# Koi fangen- gewußt wie?



## waterman (8. Mai 2008)

Hallo zusammen,

ich bin leicht verzweifelt, weil ich gestern vergeblich versucht habe einen kranken (aber schlauen und schnellen) Koi aus dem Teich zu holen. Habt Ihr Tipps? Mit welchem Begriff soll ich die Suchfunktion benutzen?
Lohnt sich die Anschaffung eines großen Koi-Keschers (100cm Durchmesser mit langem Netz) ? Die sind ja nicht gerade billig.
Gruß
Wil


----------



## AMR (8. Mai 2008)

*AW: Koi fangen- gewußt wie?*

hey ... das ist jez vllt zu spät ,aber man kann die koi etwas an den kescher gewöhnen, wenn man z.B jeden tag blütenblätter abfischt. dann schwimmen sie sogar zum kescher hin aus neugier .funktioniert vllt nicht bei allen aber kannsde ja mal versuchen. ansonsten ist ein großer kescher echt ein muss.


----------



## Annett (8. Mai 2008)

*AW: Koi fangen- gewußt wie?*

Hallo Wil,

versuchs mal abends (im Dunklen) mit der Taschenlampe.
Vorsichtig den Fisch suchen und dann mit dem Kescher von hinten überraschen. Die sehen im Dunklen auch nicht all zu viel. 

Viel Erfolg!


----------



## koimen (8. Mai 2008)

*AW: Koi fangen- gewußt wie?*

Hallo Wil

Ich denke es lohnt sich von anfang an einen Koikescher zu kaufen.....muss ja nicht ein Original Japankescher sein mit Holzstiel etc.......meiner aus Alu mit 90cm Durchmesser und bis 5m' teleskopierbar kostete 150.-CHF sind etwa knapp gegen 100Euro. 

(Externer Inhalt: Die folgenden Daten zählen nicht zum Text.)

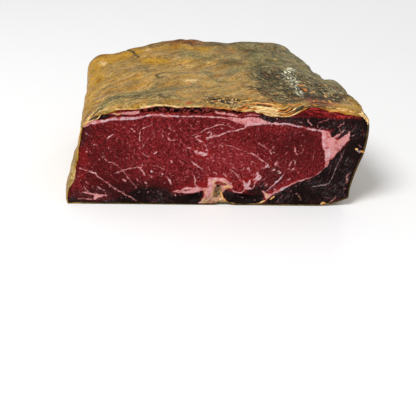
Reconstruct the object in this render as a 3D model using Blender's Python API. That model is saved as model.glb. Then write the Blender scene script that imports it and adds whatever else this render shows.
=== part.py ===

Meine Koi konnte ich damit sehr einfach und vorallem ohne Stress fangen!


----------



## waterman (9. Mai 2008)

*AW: Koi fangen- gewußt wie?*

Hallo zusammen,

danke für Eure Tipps. Heute Abend :crazy (ev. mit einem Koikescher). Das gibt mir Mut und Hoffnung.
Gruß
Wil


----------



## Mercedesfreund (9. Mai 2008)

*AW: Koi fangen- gewußt wie?*

Hallo!
Die Methode von Annett wende ich auch an, meine bessere Hälfte hällt 
den 500 Wattstrahler,zum anlocken, und ich pirsche mich von hinten an,
geht gut. Gruß Werner,der Dir h eute Abend viel Erfolg wünscht...


----------



## Bombusterestris (9. Mai 2008)

*AW: Koi fangen- gewußt wie?*

Hallo,
ich habe das auch schon durch. Ist der Koi noch zu retten und eine Behandlung macht Sinn, ist er so schnell,dass mit einem 60cm Kescher nichts zu machen ist. Wenn er ohne Probleme zu fangen ist kann man sich das Mittel zur Behandlung sparen! Was haltet Ihr von einem __ Senknetz, wäre das nicht die Methode mit dem geringsten Sreß für Mensch und Tier? Oder bleibt wirklich nur das teuere Original ( 90cm Durchmesser und ein langer Stiel )

Gruß Stefan


----------



## waterman (13. Mai 2008)

*AW: Koi fangen- gewußt wie?*

Hallo zusammen,
ich habe den großen Koikescher (80cm Durchmesser) mit langem Stiel gekauft (Ca. 60 €), den ich mehr oder weniger zum "Treiben" benutzt habe. Nach einer viertel Stunde konnte ich dann mit der Hilfe meines Sohnes den Koi mit dem kleinen Kescher fangen. 
Danke für Eure Tipps 

Gruß
Wil


----------



## Koi-Uwe (13. Mai 2008)

*AW: Koi fangen- gewußt wie?*

Die Dinger sind echt Goldwert, ebenso ist ein Umsetzkescher Pflicht meine ich.
Auch total Praktisch


----------